Focus On What You Can Control
You cannot control the coronavirus, the spread of COVID-19, or the length of the lockdown, but you can control the way you respond to it. Instead of allowing worry to eat away at you, focus on what you can control.
Follow advisories regarding handwashing and social distancing and the advice of healthcare professionals regarding nutrition and getting enough sleep. Focus on work, tasks at home such as spring cleaning, sorting out old books, clothes or jewellery that you could sell, cooking, or entertainment. It can also help to maintain regular contact with family and friends, but in doing so, make sure you do not let the current crisis dominate the conversation.
Be a Force For Good
Rather than focusing on worst-case scenarios, become a force for good as a way of breaking free from that negative way of thinking. You may even find that helping those in need gives you not only a sense of purpose, but also a sense of being in control of something.
There are different ways in which you can do this while still following social distancing guidelines.

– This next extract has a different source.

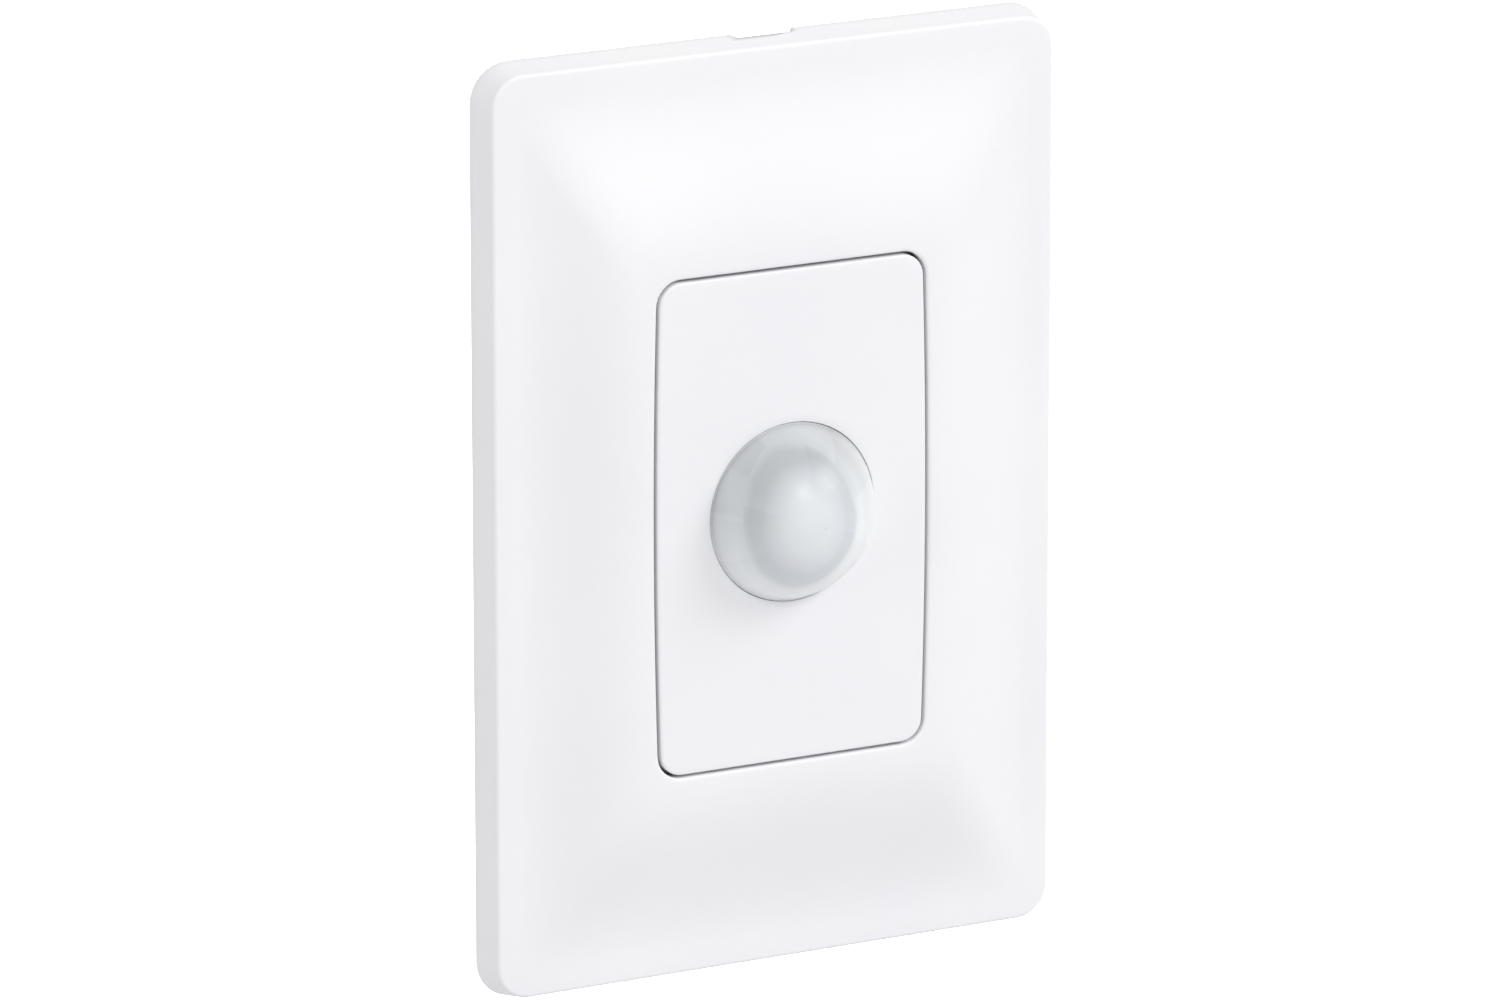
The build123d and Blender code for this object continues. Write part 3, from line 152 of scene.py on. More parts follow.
sky = bpy.data.worlds.new("white_sky")
sky.use_nodes = True
sky_light = sky.node_tree.nodes["Background"].inputs
sky_light["Color"].default_value = linear("FFFFFF")
sky_light["Strength"].default_value = sky_strength
bpy.context.scene.world = sky
for name, spot, aim, side, power, spread in (
    ("key_lamp", (1.26, -1.05, 1.14), (0, 0, 0), 0.85, 13.0, 180),
    ("front_lamp", (0.04, -1.27, 0.79), (0, 0, 0), 0.3, 3.55, 180),
    ("left_lamp", (-2.2, -0.45, 0.45), (0, 0, 0), 1.4, 7.4, 180),
    ("floor_lamp", (1.1, 2.1, 1.0), (1.1, 2.1, -floor_drop), 2.4, 85.0, 70),
):
    lamp = bpy.data.lights.new(name, "AREA")
    lamp.shape, lamp.size, lamp.energy = "SQUARE", side, power
    lamp.spread = math.radians(spread)
    holder = bpy.data.objects.new(name, lamp)
    holder.location = spot
    holder.rotation_mode = "QUATERNION"
    holder.rotation_quaternion = (Vector(spot) - Vector(aim)).to_track_quat("Z", "Y")
    bpy.context.scene.collection.objects.link(holder)

# Cover plate: one thin moulding of white ABS with a satin face, pushed onto the frame with four legs.
# Its side walls are drafted, its face has a flat rim and then swells up to the window, and a pry
# notch is moulded in the top edge. Its window is a little wider than the solid's, as the photo shows.
plate_half = (40.0, 60.0)
plate_corner = 5.2
plate_side_depth, plate_side_inset, plate_wall = 4.6, 1.05, 1.8
# (distance from the wall, extra inset) along the small round at the plate's foot
plate_foot = ((0.0, 0.12), (0.04, 0.04), (0.14, 0.0))
plate_edge_round, plate_edge_run = 0.42, 0.1
plate_rim, plate_rise, plateau_width, plateau_corner_grow = 3.0, 4.33, 1.2, 0.6
foot_lead, foot_corner_step = 0.25, 0.02
window_half, window_bow, window_corner = (19.27, 32.0), 0.53, 3.2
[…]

Join a neighbourhood group on Facebook or Whatsapp, and then use it to find neighbours who may need a hand when it comes to buying groceries. Another option is to make contact with lonely or elderly neighbours, and to find out how they are.
Nurture Your Body and Soul
Nurturing your body, mind, and spirit is another way in which you can maintain a mental balance during uncertain times. Try to stick to a daily routine that allows time for rest, work, cooking and eating nutritious food, exercise, spending time outdoors, and doing something you enjoy.
In addition to eating well and getting enough sleep, you can think of taking up a spiritual or meditative practise, if you do not have one already.
Above all, remember that self-care is always important, and that a holistic approach to life is the healthiest choice.